-- WHAT YOU HAVE TO DO --
Restate the full set of records exactly, word for word.

Stored items from a collection
==========

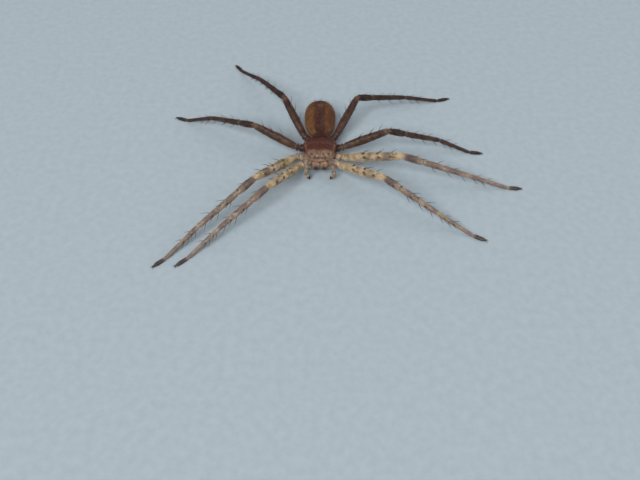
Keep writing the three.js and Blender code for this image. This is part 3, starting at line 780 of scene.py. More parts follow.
# %% Spine cuticle: thick dark chitin, grown smooth
# It is smooth and almost black, so to the eye a spine is one thin glint along its length. The
# ribs of a real spine are too fine to show, and they are drawn at 0.06 mm.
SPINE_DARK, SPINE_WARM, SPINE_RIB_MM = "1a110c", "33221a", 0.06
spine_cuticle, tree, surface = new_material("spine_cuticle", {"IOR": CHITIN_IOR, "Roughness": 0.3})
coloured(tree, surface, mix(tree, speckle(tree, 0.5, 0.3, 0.7), SPINE_DARK, SPINE_WARM))
dented(tree, surface, speckle(tree, SPINE_RIB_MM, 0.3, 0.7, stretch=(1, 1, 0.3)), 0.01, 0.5)
print("spine cuticle nodes:", len(tree.nodes))

# %% One bristle
BRISTLE_SIDES = 6
BRISTLE_GIRTHS = (  # share along it, and girth there as a share of its thickness
    (-0.08, 1.0), (0.0, 1.7), (0.05, 1.36), (0.12, 1.0), (0.4, 0.84), (0.7, 0.55), (0.9, 0.28), (1.0, 0.08),
)
BRISTLE_BEND = 0.25  # how far its tip bends along the limb, as a share of its length


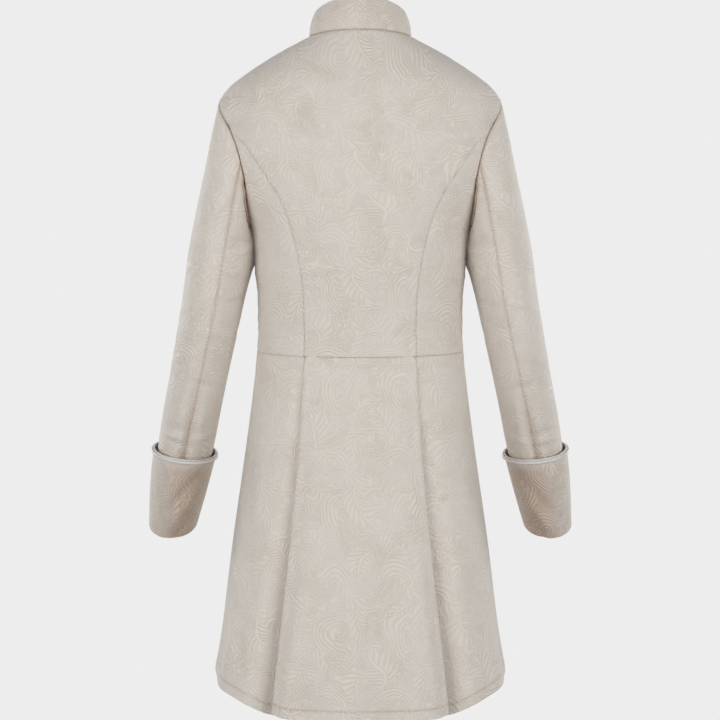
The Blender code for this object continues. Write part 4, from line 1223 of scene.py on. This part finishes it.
BUTTON_COUNT = 8
BUTTON_TOP = 70.0      # the first and the last button's distance below the neck
BUTTON_BOTTOM = 447.0
BUTTON_COLUMNS = 48
BUTTON_TURN = 0.13     # how much further each button is turned, in radians
HOLE_RADIUS = 0.95
HOLE_DEPTH = 1.5
HOLE_FROM_MIDDLE = 2.1
# From the middle of the face over the rim to the middle of the back: radius and height.
BUTTON = table(
    "radius height",
    (0.0, 2.2), (0.6, 2.2), (1.2, 2.2), (1.6, 2.2), (2.0, 2.2), (2.4, 2.2), (2.8, 2.2),
    (3.2, 2.2), (3.8, 2.2), (4.8, 2.3), (5.8, 2.6), (6.6, 3.0), (7.4, 3.2), (8.2, 3.1),
    (8.7, 2.7), (9.0, 2.0), (9.0, 0.8), (8.6, 0.1), (0.0, 0.0),
)

# Polyester cast to look like pale horn: clouded, polished, with a thin clear coat.
horn, tree, shader = new_material("horn-like polyester", {"Roughness": 0.3, "Coat Weight": 0.3})
at = add(tree, "TexCoord")["Object"]
cloud = add(tree, "TexNoise", {"Vector": at, "Scale": 160.0, "Detail": 3.0, "Distortion": 1.2})["Fac"]
tone = add(tree, "Mix", {"Factor": cloud, "A": linear("A8937B"), "B": linear("D0C0AB")}, data_type="RGBA")[2]
tree.links.new(tone, shader.inputs["Base Color"])

scan = np.arange(NECK, WAIST, 2.0)
heights = body(scan, -math.pi / 2)[:, 2]
radius, profile = BUTTON["radius"][:, None], BUTTON["height"][:, None]
sideways = np.array([1.0, 0.0, 0.0])
for index in range(BUTTON_COUNT):
    below_neck = BUTTON_TOP + (BUTTON_BOTTOM - BUTTON_TOP) * index / (BUTTON_COUNT - 1)
    level = np.interp(below_neck, -heights, scan)
    place = body(level, -math.pi / 2)
    out = body_normal(level, -math.pi / 2)
    downward = np.cross(sideways, out)
    turn = BUTTON_TURN * index
    bearing = np.linspace(0, full_turn, BUTTON_COLUMNS + 1)[None, :-1] + turn
    a, b = radius * np.cos(bearing), radius * np.sin(bearing)
    high = profile + 0 * bearing
    for hole in range(4):
        there = math.radians(45 + 90 * hole) + turn
        from_hole = np.hypot(a - HOLE_FROM_MIDDLE * math.cos(there), b - HOLE_FROM_MIDDLE * math.sin(there))
        high = high - HOLE_DEPTH * smoothstep((HOLE_RADIUS + 0.25 - from_hole) / 0.5) * (high > HOLE_DEPTH)
    points = place + a[..., None] * sideways + b[..., None] * downward + (SEAM + high)[..., None] * out
    button = grid_piece(f"front_button_{index + 1}", points * MM, (horn,), closed=True)
    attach(button, "root")
    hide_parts(f"button_{index + 1}")

# Studio. A seamless paper floor that curves up all round, broad soft lights in front,
# behind and at each side, and even fill. The floor throws no light back on the coat.

FLOOR_LEVEL = -1.47    # metres, as all in this section
FLOOR_FLAT = 4.0
FLOOR_CURVE = 2.5
FLOOR_TOP = 7.0
FLOOR_COLUMNS = 64
LIGHT_SIZE = 1.7
COOL = (0.93, 0.965, 1.0)

# Seamless background paper, matt and evenly lit.
paper, _, _ = new_material("studio paper", {
    "Base Color": (0.0, 0.0, 0.0, 1.0), "Roughness": 0.9, "Specular IOR Level": 0.0,
    "Emission Color": (1.0, 1.0, 1.0, 1.0), "Emission Strength": 0.847})
curve = np.linspace(0, math.pi / 2, 14)
out_to = np.array([0.0, 2.0, *(FLOOR_FLAT + FLOOR_CURVE * np.sin(curve)), FLOOR_FLAT + FLOOR_CURVE])[:, None]
high = np.array([0.0, 0.0, *(FLOOR_CURVE * (1 - np.cos(curve))), FLOOR_TOP])[:, None] + FLOOR_LEVEL
bearing = np.linspace(0, full_turn, FLOOR_COLUMNS + 1)[None, :-1]
points = np.stack([out_to * np.cos(bearing), out_to * np.sin(bearing), high + 0 * bearing], axis=-1)
floor = grid_piece("studio_floor", points, (paper,), closed=True, turned=True)
floor.visible_diffuse = False
floor.visible_glossy = False
floor.visible_shadow = False


def soft_light(name, place, aim, watts):
    """A square area light at a place in metres, turned to face another."""
    lamp = bpy.data.lights.new(name, "AREA")
    lamp.shape = "SQUARE"
    lamp.size = LIGHT_SIZE
    lamp.energy = watts
    lamp.color = COOL
    holder = bpy.data.objects.new(name, lamp)
    bpy.context.scene.collection.objects.link(holder)
    holder.location = place
    away = np.array(place) - np.array(aim)
    tilt = math.atan2(math.hypot(away[0], away[1]), away[2])
    holder.rotation_euler = (tilt, 0.0, math.atan2(away[0], -away[1]))


for behind, name in ((1, "back"), (-1, "front")):
    soft_light(f"{name} middle light", (0.0, 2.9 * behind, 0.1), (0.0, 0.0, -0.45), 24.0)
    for side, hand in ((1, "left"), (-1, "right")):
        soft_light(f"{name} {hand} light", (2.4 * side, 2.1 * behind, -0.1), (0.0, 0.0, -0.5), 40.5)

world = bpy.data.worlds.new("studio air")
world.use_nodes = True
world.node_tree.nodes["Background"].inputs["Color"].default_value = (*COOL, 1.0)
world.node_tree.nodes["Background"].inputs["Strength"].default_value = 0.31
bpy.context.scene.world = world
bpy.context.scene.view_settings.view_transform = "Standard"

# The photograph's view: from 2 m behind, between shoulder and waist, tilted down.
camera_data = bpy.data.cameras.new("camera")
camera_data.sensor_width = 36.0
camera_data.lens = 67.57
camera_data.shift_x = -0.25 / 720    # the coat stands a quarter of a pixel beside the middle
camera = bpy.data.objects.new("camera", camera_data)
bpy.context.scene.collection.objects.link(camera)
camera.location = (0.0, 2.0, -0.2785)
camera.rotation_euler = (math.radians(90 - 5.495), 0.0, math.pi)
bpy.context.scene.camera = camera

==========

-- RESPONSE TO THE TASK --
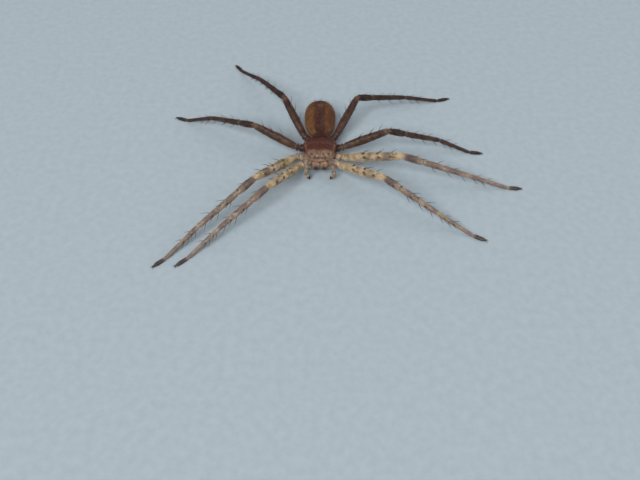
Keep writing the three.js and Blender code for this image. This is part 3, starting at line 780 of scene.py. More parts follow.
# %% Spine cuticle: thick dark chitin, grown smooth
# It is smooth and almost black, so to the eye a spine is one thin glint along its length. The
# ribs of a real spine are too fine to show, and they are drawn at 0.06 mm.
SPINE_DARK, SPINE_WARM, SPINE_RIB_MM = "1a110c", "33221a", 0.06
spine_cuticle, tree, surface = new_material("spine_cuticle", {"IOR": CHITIN_IOR, "Roughness": 0.3})
coloured(tree, surface, mix(tree, speckle(tree, 0.5, 0.3, 0.7), SPINE_DARK, SPINE_WARM))
dented(tree, surface, speckle(tree, SPINE_RIB_MM, 0.3, 0.7, stretch=(1, 1, 0.3)), 0.01, 0.5)
print("spine cuticle nodes:", len(tree.nodes))

# %% One bristle
BRISTLE_SIDES = 6
BRISTLE_GIRTHS = (  # share along it, and girth there as a share of its thickness
    (-0.08, 1.0), (0.0, 1.7), (0.05, 1.36), (0.12, 1.0), (0.4, 0.84), (0.7, 0.55), (0.9, 0.28), (1.0, 0.08),
)
BRISTLE_BEND = 0.25  # how far its tip bends along the limb, as a share of its length


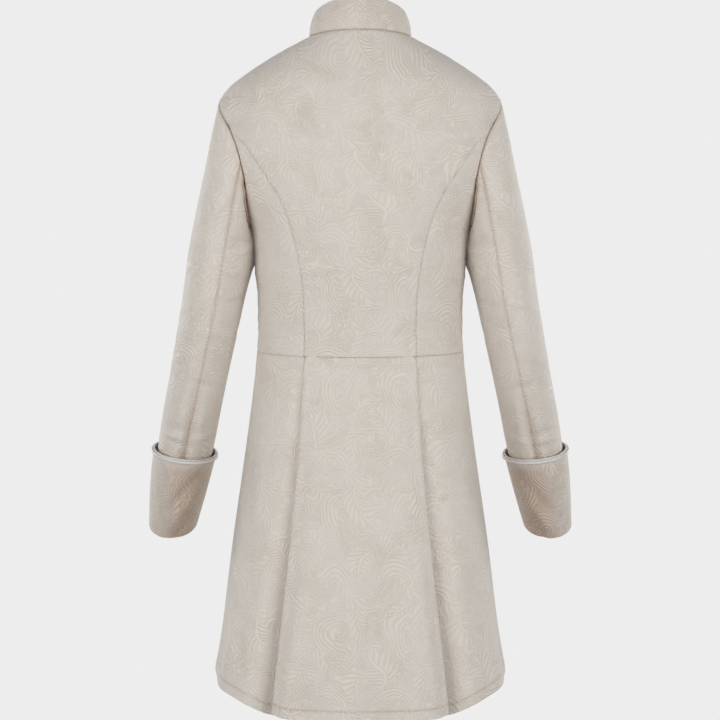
The Blender code for this object continues. Write part 4, from line 1223 of scene.py on. This part finishes it.
BUTTON_COUNT = 8
BUTTON_TOP = 70.0      # the first and the last button's distance below the neck
BUTTON_BOTTOM = 447.0
BUTTON_COLUMNS = 48
BUTTON_TURN = 0.13     # how much further each button is turned, in radians
HOLE_RADIUS = 0.95
HOLE_DEPTH = 1.5
HOLE_FROM_MIDDLE = 2.1
# From the middle of the face over the rim to the middle of the back: radius and height.
BUTTON = table(
    "radius height",
    (0.0, 2.2), (0.6, 2.2), (1.2, 2.2), (1.6, 2.2), (2.0, 2.2), (2.4, 2.2), (2.8, 2.2),
    (3.2, 2.2), (3.8, 2.2), (4.8, 2.3), (5.8, 2.6), (6.6, 3.0), (7.4, 3.2), (8.2, 3.1),
    (8.7, 2.7), (9.0, 2.0), (9.0, 0.8), (8.6, 0.1), (0.0, 0.0),
)

# Polyester cast to look like pale horn: clouded, polished, with a thin clear coat.
horn, tree, shader = new_material("horn-like polyester", {"Roughness": 0.3, "Coat Weight": 0.3})
at = add(tree, "TexCoord")["Object"]
cloud = add(tree, "TexNoise", {"Vector": at, "Scale": 160.0, "Detail": 3.0, "Distortion": 1.2})["Fac"]
tone = add(tree, "Mix", {"Factor": cloud, "A": linear("A8937B"), "B": linear("D0C0AB")}, data_type="RGBA")[2]
tree.links.new(tone, shader.inputs["Base Color"])

scan = np.arange(NECK, WAIST, 2.0)
heights = body(scan, -math.pi / 2)[:, 2]
radius, profile = BUTTON["radius"][:, None], BUTTON["height"][:, None]
sideways = np.array([1.0, 0.0, 0.0])
for index in range(BUTTON_COUNT):
    below_neck = BUTTON_TOP + (BUTTON_BOTTOM - BUTTON_TOP) * index / (BUTTON_COUNT - 1)
    level = np.interp(below_neck, -heights, scan)
    place = body(level, -math.pi / 2)
    out = body_normal(level, -math.pi / 2)
    downward = np.cross(sideways, out)
    turn = BUTTON_TURN * index
    bearing = np.linspace(0, full_turn, BUTTON_COLUMNS + 1)[None, :-1] + turn
    a, b = radius * np.cos(bearing), radius * np.sin(bearing)
    high = profile + 0 * bearing
    for hole in range(4):
        there = math.radians(45 + 90 * hole) + turn
        from_hole = np.hypot(a - HOLE_FROM_MIDDLE * math.cos(there), b - HOLE_FROM_MIDDLE * math.sin(there))
        high = high - HOLE_DEPTH * smoothstep((HOLE_RADIUS + 0.25 - from_hole) / 0.5) * (high > HOLE_DEPTH)
    points = place + a[..., None] * sideways + b[..., None] * downward + (SEAM + high)[..., None] * out
    button = grid_piece(f"front_button_{index + 1}", points * MM, (horn,), closed=True)
    attach(button, "root")
    hide_parts(f"button_{index + 1}")

# Studio. A seamless paper floor that curves up all round, broad soft lights in front,
# behind and at each side, and even fill. The floor throws no light back on the coat.

FLOOR_LEVEL = -1.47    # metres, as all in this section
FLOOR_FLAT = 4.0
FLOOR_CURVE = 2.5
FLOOR_TOP = 7.0
FLOOR_COLUMNS = 64
LIGHT_SIZE = 1.7
COOL = (0.93, 0.965, 1.0)

# Seamless background paper, matt and evenly lit.
paper, _, _ = new_material("studio paper", {
    "Base Color": (0.0, 0.0, 0.0, 1.0), "Roughness": 0.9, "Specular IOR Level": 0.0,
    "Emission Color": (1.0, 1.0, 1.0, 1.0), "Emission Strength": 0.847})
curve = np.linspace(0, math.pi / 2, 14)
out_to = np.array([0.0, 2.0, *(FLOOR_FLAT + FLOOR_CURVE * np.sin(curve)), FLOOR_FLAT + FLOOR_CURVE])[:, None]
high = np.array([0.0, 0.0, *(FLOOR_CURVE * (1 - np.cos(curve))), FLOOR_TOP])[:, None] + FLOOR_LEVEL
bearing = np.linspace(0, full_turn, FLOOR_COLUMNS + 1)[None, :-1]
points = np.stack([out_to * np.cos(bearing), out_to * np.sin(bearing), high + 0 * bearing], axis=-1)
floor = grid_piece("studio_floor", points, (paper,), closed=True, turned=True)
floor.visible_diffuse = False
floor.visible_glossy = False
floor.visible_shadow = False


def soft_light(name, place, aim, watts):
    """A square area light at a place in metres, turned to face another."""
    lamp = bpy.data.lights.new(name, "AREA")
    lamp.shape = "SQUARE"
    lamp.size = LIGHT_SIZE
    lamp.energy = watts
    lamp.color = COOL
    holder = bpy.data.objects.new(name, lamp)
    bpy.context.scene.collection.objects.link(holder)
    holder.location = place
    away = np.array(place) - np.array(aim)
    tilt = math.atan2(math.hypot(away[0], away[1]), away[2])
    holder.rotation_euler = (tilt, 0.0, math.atan2(away[0], -away[1]))


for behind, name in ((1, "back"), (-1, "front")):
    soft_light(f"{name} middle light", (0.0, 2.9 * behind, 0.1), (0.0, 0.0, -0.45), 24.0)
    for side, hand in ((1, "left"), (-1, "right")):
        soft_light(f"{name} {hand} light", (2.4 * side, 2.1 * behind, -0.1), (0.0, 0.0, -0.5), 40.5)

world = bpy.data.worlds.new("studio air")
world.use_nodes = True
world.node_tree.nodes["Background"].inputs["Color"].default_value = (*COOL, 1.0)
world.node_tree.nodes["Background"].inputs["Strength"].default_value = 0.31
bpy.context.scene.world = world
bpy.context.scene.view_settings.view_transform = "Standard"

# The photograph's view: from 2 m behind, between shoulder and waist, tilted down.
camera_data = bpy.data.cameras.new("camera")
camera_data.sensor_width = 36.0
camera_data.lens = 67.57
camera_data.shift_x = -0.25 / 720    # the coat stands a quarter of a pixel beside the middle
camera = bpy.data.objects.new("camera", camera_data)
bpy.context.scene.collection.objects.link(camera)
camera.location = (0.0, 2.0, -0.2785)
camera.rotation_euler = (math.radians(90 - 5.495), 0.0, math.pi)
bpy.context.scene.camera = camera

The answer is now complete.